Matthew Marx, is Assistant Professor of Technological Innovation, Entrepreneurship, and Strategic Management at MIT Sloan. His current research focuses on the implications of employee non-compete agreements, which are ostensibly used to protect trade secrets but may also impact interorganizational and cross-regional mobility, utilization of expertise, and the ability of small companies to attract talent.
Alan MacCormack, is a visiting Associate Professor at the MIT Sloan School of Management. His research examines the management of innovation and new product development in high-technology industries, with a particular focus on the software sector.
Kenneth Morse, Former Managing Director, MIT Entrepreneurship Center, has played a key role in launching several MIT-related high-tech startups, including 3Com Corporation; Aspen Technology, Inc.; a biotech company; and an expert systems firm.
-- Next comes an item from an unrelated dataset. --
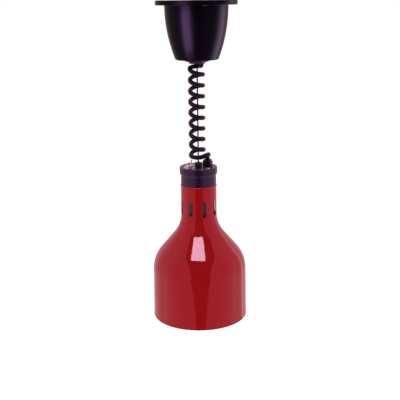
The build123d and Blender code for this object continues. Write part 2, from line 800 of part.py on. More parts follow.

His expertise includes global sales and marketing strategies for new high-tech ventures and university-based technology entrepreneurship initiatives.
Fiona Murray, Senior Sarofim Family Career Development Professor and Associate Professor, Management of Technological Innovation and Entrepreneurship, studies and teaches innovation and entrepreneurship including the campus-wide iTeams course developing "go-to-market" strategies for breakthrough innovations developed in MIT labs.
Michael Schrage is the senior advisor to MIT’s Security Studies Program, and a visiting professor at Sweden’s Royal Institute of Technology. He explores the behavioral economics of models, prototypes, and simulations in shaping innovation investment in the enterprise. His current research focuses on identifying emergent “perverse incentives” as organizations seek to transform increased “technical capacity” into greater organizational capability.
Duncan Simester, Associate Professor of Management Science, investigates marketing problems. His work on retail pricing investigates how customers form inferences from competitive prices from common marketing cues such as sale signs, price endings, installment billing offers and credit card logos.